The project will provide low-income seniors, 62 years and older, with 95 affordable homes.
Fifty-seven units will be available for seniors who earn 50 percent of the area median income, $30,800 for one person; 38 units for seniors who earn 30 percent of the area median income, $18,480 for one person; and 15 units will be dedicated to low income seniors who are transitioning out of homelessness.
“The need for affordable housing for seniors is rising as the population of seniors rises,” said Levine. “…Our two existing senior communities - Ellsworth House in Mercer Island and Kirkland Plaza in Kirkland - have long wait lists and very little turn over.”
Levine said by offering affordable senior housing, seniors are able to age in the community they’ve spent their life in, even on a fixed and limited income.
Rent will range from as low as $462 for a studio, to as high as $990 for a two bedroom. Studios will be 500 square feet, one bedrooms will be 600 square feet and a two bedroom will be 800 square feet.

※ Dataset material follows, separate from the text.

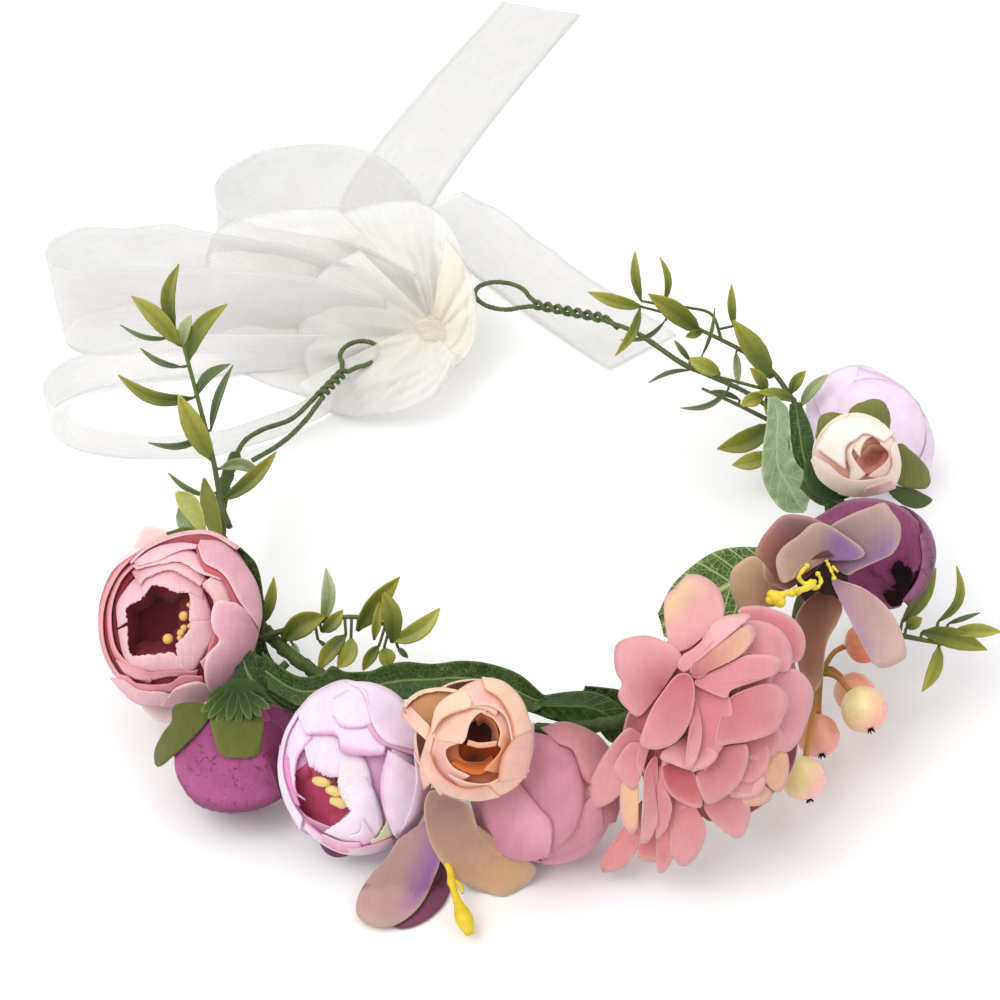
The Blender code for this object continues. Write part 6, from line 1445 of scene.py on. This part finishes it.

Although seniors will have access to Francis Village’s services, such as adult classes, trainings, community meals, events and some light case management, the homes are meant to be for independent living and does not provide medical care.
Imagine Housing has received funds from cities all over the Eastside but is still in the process of securing the rest of its funding for the project. Levine said they will request $2.1 million from King County, $2.5 million from the Washington State Housing Trust Fund through the Department of Commerce, $12.5 from low income housing tax credit equity and they hope to secure a private loan of nearly $3 million.
“We are excited to have been awarded funds from the Eastside cities through ARCH to develop this important affordable housing community for seniors,” Levine said.
Interested seniors may put their name on the wait list in February 2015 and should contact a representative at FPI Management to do so.
The Totem Lake Senior Apartments will be Imagine Housing’s 14th affordable housing community on the Eastside.